In the field of succession and wills a communitarian regulation will be adopted keeping in mind the consultation of the green paper of the Commission.
The review of Regulation 44/2001/EC on recognition and implementation of judgments in civil and commercial matters is also foreseen in order to abolish the exequatur procedure in this field. Lastly, the Presidencies will work on improvement of cross-border enforcement of the judgements given in a Member State in another one, in particular through an analysis of mechanisms for the attachment of bank accounts.
Judicial Cooperation in Criminal matters The principle of mutual recognition of judicial decisions in criminal matters successfully used in relation to the European Arrest Warrant will be further extended by promoting as much as possible contacts between judges of different countries. In order to accept the evidences gathered in another Member States the presidencies will proceed on the strengthening of the application of the principle of mutual recognition in the field of evidence in criminal proceedings, the feasibility of achieving a general instrument replacing the European evidence warrant (possibly called “European Investigation Order”).
In addition, the three Presidencies will also focus on the enhancement of the application of the principle of mutual recognition to the exchange of information on criminal records, the approximation of procedural law, the cooperation between judicial authorities concerning the conduct of proceedings, and the protection of the vulnerable persons and assistance to victims.
With a view to facilitating judicial cooperation between Member States, the three Presidencies will aim at strengthening the European Criminal Records Information System (ECRIS) through the establishment of a European Index of convicted third country nationals and will examine the possibilities of exchanging information on supervisory measures adopted in ongoing criminal proceedings and on non final judgments.
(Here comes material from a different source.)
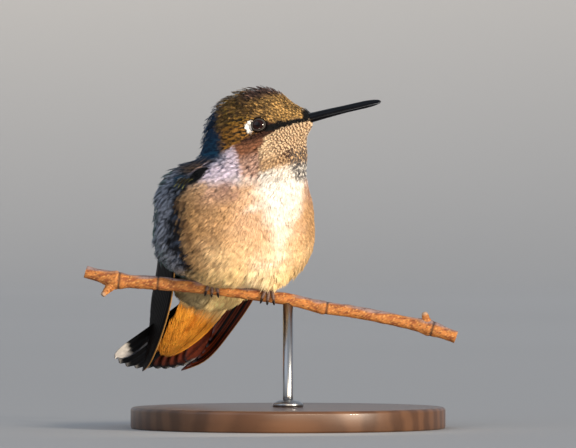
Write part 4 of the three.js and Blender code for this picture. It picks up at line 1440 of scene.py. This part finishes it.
def head_roots(near, far):
    """Roots in rings round the bill, each ring's feathers between the last one's, and their spacing.

    near and far are the degrees between two rings beside the bill and further back.
    """
    rows, gaps, theta, ring = [], [], 5.5, 0
    while theta < 168:
        pitch = lerp(near, far, smooth(8, 75, theta))
        count = max(12, round(360 * math.sin(math.radians(theta)) / (pitch * 1.12)))
        turn = 2 * math.pi * (np.arange(count) + 0.5 * (ring % 2)) / count
        turn = turn + RNG.normal(size=count) * 0.09 * 2 * math.pi / count
        tilt = np.radians(theta + RNG.normal(size=count) * 0.09 * pitch)
        flat = np.sin(tilt)
        rows.append(np.stack([np.cos(tilt), flat * np.sin(turn), flat * np.cos(turn)], axis=1))
        gaps.append(np.full(count, math.radians(pitch)))
        theta += pitch
        ring += 1
    middle = head_to_bird(HEAD_CAST)
    roots = cast(middle, np.concatenate(rows) @ HEAD_AXES.T)
    spacing = np.concatenate(gaps) * span(roots - middle)
    above = height_up_neck(roots) > NECK_HEIGHT - 3.2 + 0.8 * ripple(roots, 4, 41)
    seen = unmoved(roots, clear_of_eyes(roots))
    return roots[above & seen], spacing[above & seen]


def trunk_roots():
    roots = cast(TRUNK_CAST, scattered_ways(24000))
    below = height_up_neck(roots) < NECK_HEIGHT + 3.2
    free = unmoved(roots, off_twig(roots, -0.4))
    roots = roots[below & free]
    for side in SIDES.values():
        roots = roots[~under_coverts(side, roots, 1.2)]
    return thin_out(roots, lerp(0.92, 1.25, smooth(70, 115, np.abs(turn_of(roots)))))


def dress(coat, roots, length, half, barbs, wide, lift, sway=0.35, **looks):
    """Grows feathers from roots into a coat. Lengths and widths vary a little from one to the next."""
    count = len(roots)
    length = length * (1 + 0.12 * RNG.normal(size=count).clip(-2, 2))
    half = half * (1 + 0.1 * RNG.normal(size=count).clip(-2, 2))
    lift = lift * RNG.uniform(0, 1, count)
    lines = feather_lines(roots, length, coat_depth(roots), lift, sway * RNG.normal(size=count))
    anchor = unwrap(roots, height_up_neck(roots) > NECK_HEIGHT)
    coat.add(lines, half, barbs, wide, plumage, anchor, **looks)


# For each: degrees between rings near and far, barbs, length and half-width in spacings, lift, looks.
HEAD_COATS = {
    "coat_crown": ((3.4, 8.2), 40, 2.1, 0.68, 0.75, {"cup": 0.3, "sway": 0.6, "vary": 0.28}),
    "coat_throat": ((3.3, 4.7), 36, 2.3, 0.7, 0.12, {"cup": 0.25, "vary": 0.06}),
    "coat_cheek": ((3.2, 5.4), 46, 3.0, 0.9, 0.1,
                   {"kind": "loose", "cup": 0.04, "spread": 0.55, "ruffle": 0.12, "flare": 1.25}),
}


def head_coat():
    for name, (rings, barbs, length, half, lift, looks) in HEAD_COATS.items():
        roots, spacing = head_roots(*rings)
        h = bird_to_head(roots)
        x, z = h[:, 0], h[:, 2]
        upper = z > np.interp(x, *CROWN_EDGE)
        throat = ~upper & (x > np.interp(z, *THROAT_EDGE))
        part = {"coat_crown": upper, "coat_throat": throat, "coat_cheek": ~upper & ~throat}[name]
        roots, x, z = roots[part], x[part], z[part]
        from_eye = np.hypot(x - EYE_AT[0], z - EYE_AT[2])
        spacing = spacing[part] * lerp(0.5, 1, smooth(1.8, 4.0, from_eye))
        wide = 0.13 + 0.05 * (spacing.mean() > 1)
        coat = Coat()
        dress(coat, roots, length * spacing, half * spacing, barbs, wide,
              lift=lerp(0.08, lift, smooth(11, 5, x)), **looks)
        coat.points = [clear_of_eyes(p) for p in coat.points]
        coat.build(name, "coat", "plumage_head")


def trunk_coat():
    roots = trunk_roots()
    turn, z = turn_of(roots), roots[:, 2]
    vent = (z < -12.2) & (roots[:, 0] < -1)
    front = (np.abs(turn) < 52) & ~vent
    back = (np.abs(turn) > 118) & ~vent
    parts = {
        "coat_breast": front & (z > 0.5),
        "coat_belly": front & (z <= 0.5),
        "coat_flank_right": ~front & ~back & ~vent & (turn < 0),
        "coat_flank_left": ~front & ~back & ~vent & (turn > 0),
        "coat_back": back,
        "coat_vent": vent,
    }
    for name, part in parts.items():
        coat = Coat()
        own = roots[part]
        out = np.abs(turn[part])
        hang = smooth(-4, -10, own[:, 2]) * smooth(-13, -10, own[:, 2]) * smooth(70, 50, out)
        fringe = smooth(82, 92, out) * smooth(116, 106, out) * smooth(-9, -5, own[:, 2])
        length = lerp(3.6, 5.0, smooth(8, -8, own[:, 2])) * (1 + 0.25 * hang + 0.25 * fringe)
        half = 1.3 - 0.35 * hang - 0.2 * fringe
        loose = {"kind": "loose", "flare": 1.2, "spread": 0.55, "ruffle": 0.13}
        looks = {"kind": "vaned"} if name == "coat_back" else loose
        lift = 0.15 + 1.5 * hang + 1.1 * fringe + 0.9 * (name == "coat_vent")
        dress(coat, own, length, half, barbs=52, wide=0.2, lift=lift, cup=0.04,
              sway=0.15 + 0.3 * fringe, **looks)
        coat.build(name, "coat", "plumage_body")


SCAPULAR_AT = np.array([[4.6, 12.6, 13.2], [3.4, 13.0, 13.2], [2.2, 13.4, 12.8]])
SCAPULAR_LENGTH = np.array([6.2, 5.8, 5.4])
SCAPULAR_HALF = np.array([1.0, 1.15, 1.15])


def scapular_plumage(p):
    shape = p.shape[:-1]
    return plain("scapular", shape), plain("dusk", shape), np.ones(p.shape) * [0.72, -1, 0.94]


def scapulars():
    """The few olive-edged feathers that hang from each shoulder beside its shaded gap."""
    coat = Coat()
    for side in SIDES.values():
        roots = cast(TRUNK_CAST, unit(SCAPULAR_AT * [1, side, 1] - TRUNK_CAST))
        lines = feather_lines(roots, SCAPULAR_LENGTH, coat_depth(roots), 1.1, np.full(3, -side * 1.3))
        anchor = unwrap(roots, np.zeros(3, bool))
        coat.add(lines, SCAPULAR_HALF, barbs=64, wide=0.16, colours=scapular_plumage, anchor=anchor)
    coat.build("coat_scapulars", "coat", "plumage_body")


def leg_coat():
    coat = Coat()
    for middle, lobe in zip(THIGHS.values(), LOBES[-2:]):
        roots = cast(middle, scattered_ways(1500))
        near = (outside_lobe(roots, lobe) < 0.8) & unmoved(roots, off_twig(roots, -0.3))
        roots = thin_out(roots[near], 0.8)
        dress(coat, roots, length=3.0, half=0.7, barbs=30, wide=0.18, lift=0.3, kind="loose")
    coat.build("coat_legs", "coat", "plumage_legs")


def coverts_coat(name, side):
    """The short feathers over the wing's roots."""
    roots = cast(TRUNK_CAST, scattered_ways(9000))
    roots = thin_out(roots[under_coverts(side, roots)], 1.6)
    coat = Coat()
    dress(coat, roots, length=4.4, half=1.4, barbs=44, wide=0.24, lift=0.3, sway=0.1)
    coat.build(f"coverts_{name}", "coat", "wing_coverts", [f"wing_{name}_coverts"])


# ---------- assembly ----------

skin()
head_coat()
trunk_coat()
scapulars()
leg_coat()
undertail()
tail()
bill()
for name, side in SIDES.items():
    coverts_coat(name, side)
    wing(name, side)
    eye(name, side)
    foot(name)
perch()
stand()
room()
studio()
To complement measures related to mutual recognition the European Union will proceed on the harmonisation of legal instruments in view of setting common minimum standards as to procedural rights and guarantees for individuals in criminal proceedings, as well as the revision of the Council Framework Decision of 15 March 2001 on the standing of victims in criminal proceedings (2001/220/JHA) on the basis of the recently adopted roadmap.
The three Presidencies will continue work in view of establishing common rules on the ne bis in idem principle in light of the jurisprudence of the Court of Justice and the green paper of the Commission.
The three Presidencies will work on a new legal framework to allow the transfer of criminal proceedings from one Member State to another.
The three Presidencies will aim at improving the legal framework for the protection of children and will launch an Action Plan against sexual exploitation of children and child pornography.
Particular emphasis will be placed on the assistance to victims, inter alia, victims of terrorism as well as victims of gender-based and domestic violence. To this end, work will be pursued towards a European legal framework, to remove any obstacle to an effective implementation of protection measures in the whole territory of the EU, in order for victims under threat to receive the necessary protection regardless of their residence. In line with the Stockholm Programme, the three Presidencies will take work further on a European Protection order.